The gabled roof was the only element linking the main volume of the former dwelling with the spaces located on the rear façade, creating an area between them that is covered but not closed. This way, the original building could be seen from outside as a very compact volume despite having a very fragmented structure.
The project has attempted to take advantage of the great possibilities of the longitudinal section, articulating massifs and voids, keeping spaces and circulations and provoking new sight-lines that were formerly non-existent.
Physically, the renovation has kept the structural wooden frame in good condition, expecting the rear slope of the roof, unprotected out in the open. This has been entirely replaced and modified in its geometry in order to adapt it to the functional program and the new priorities, introducing the maximum light into the inner spaces of the house.

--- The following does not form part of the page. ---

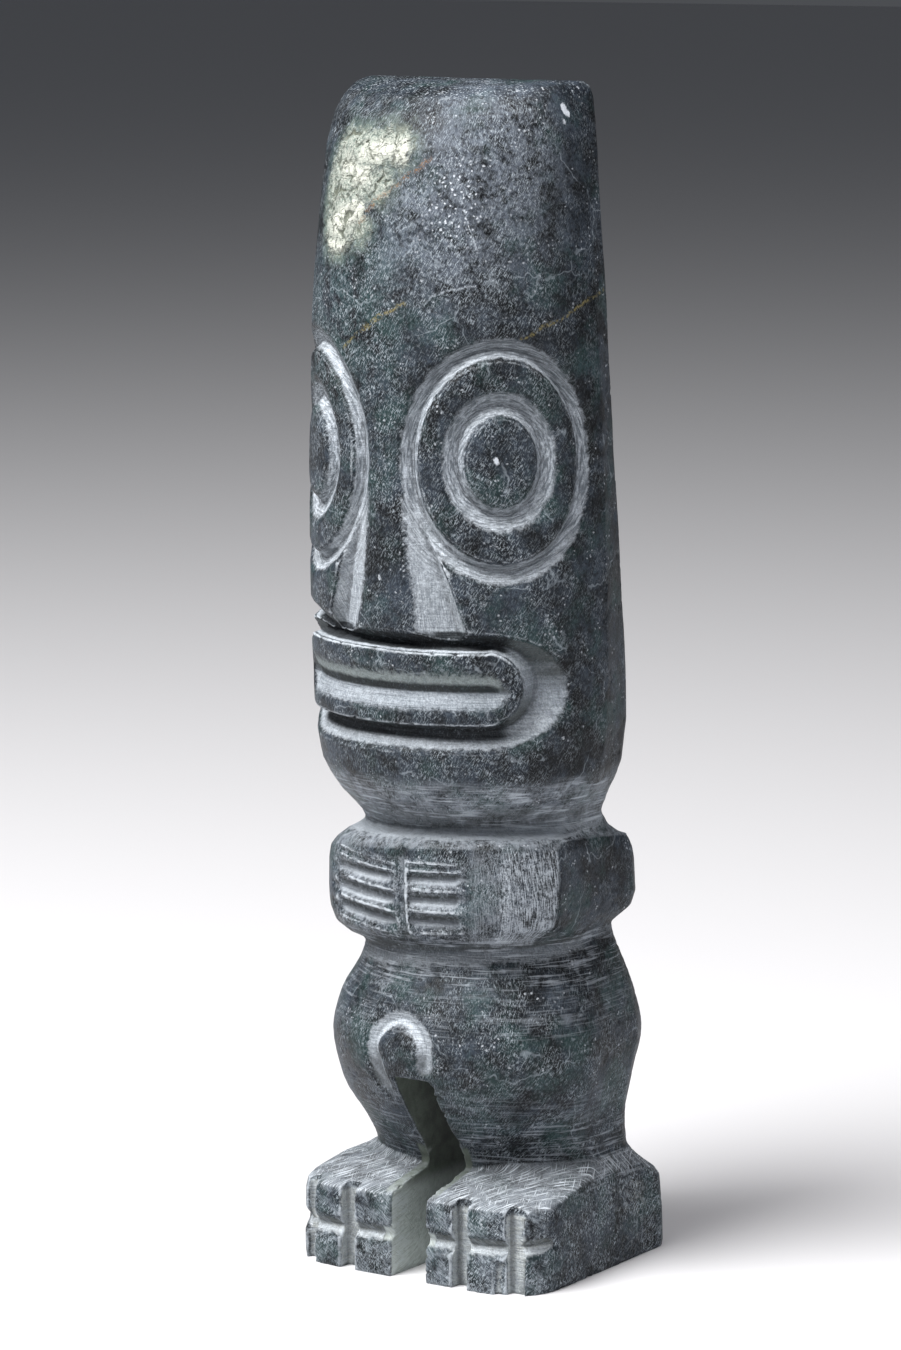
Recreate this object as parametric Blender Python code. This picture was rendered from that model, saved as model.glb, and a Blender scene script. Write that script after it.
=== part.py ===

The original slab system with wooden beams has been kept with new elements added to distinguished the house from the others in existence. Added elements include: a metallic structure painted in black for the staircase and the footbridge, a solution that, besides becoming visibly different, has helped to tighten wooden slabs themselves and to the peripheral walls.
For the new part of the roof, new elements include: pine tree beams, cut in rectangular section, and prefab slab pieces including thermic insulation and drywall finish downwards ready to be painted to model the new longitudinal section. An important effort has been made make use of the existing materials, such as the roman roof tiles, the ancient pieces of ceramic flooring (now arranged as a carpet on the dining-room), and even the ceramic supporting pieces of the removed roof slab now used as the terrace paving.
By retiring the partitions of the first floor and the new roof section, the house now has a main central element, a continuous space that gathers all daytime functions. This living-room, kitchen and dining-room, which, situated at the ancient courtyard, grows vertical in a three-storey height to the skylight.
At the second floor there are two bedrooms that face outside on each façade. The main bedroom on the rear side pushes its volume over the dining-room, making it necessary to access by crossing a footbridge. From this footbridge, or even from the bedroom, there are oblique sightlines both of the first floor and the lower side of the roof with its new wooden beams. At the third floor there is an open studio, a third bathroom and the exit to the terrace. The terrace is defined as the opposite of the courtyard volume and oriented to sunlight, which permits sightseeing further than the nearest buildings. An attic was also built to put up the butcher’s installations, which, until now, were located on the first floor.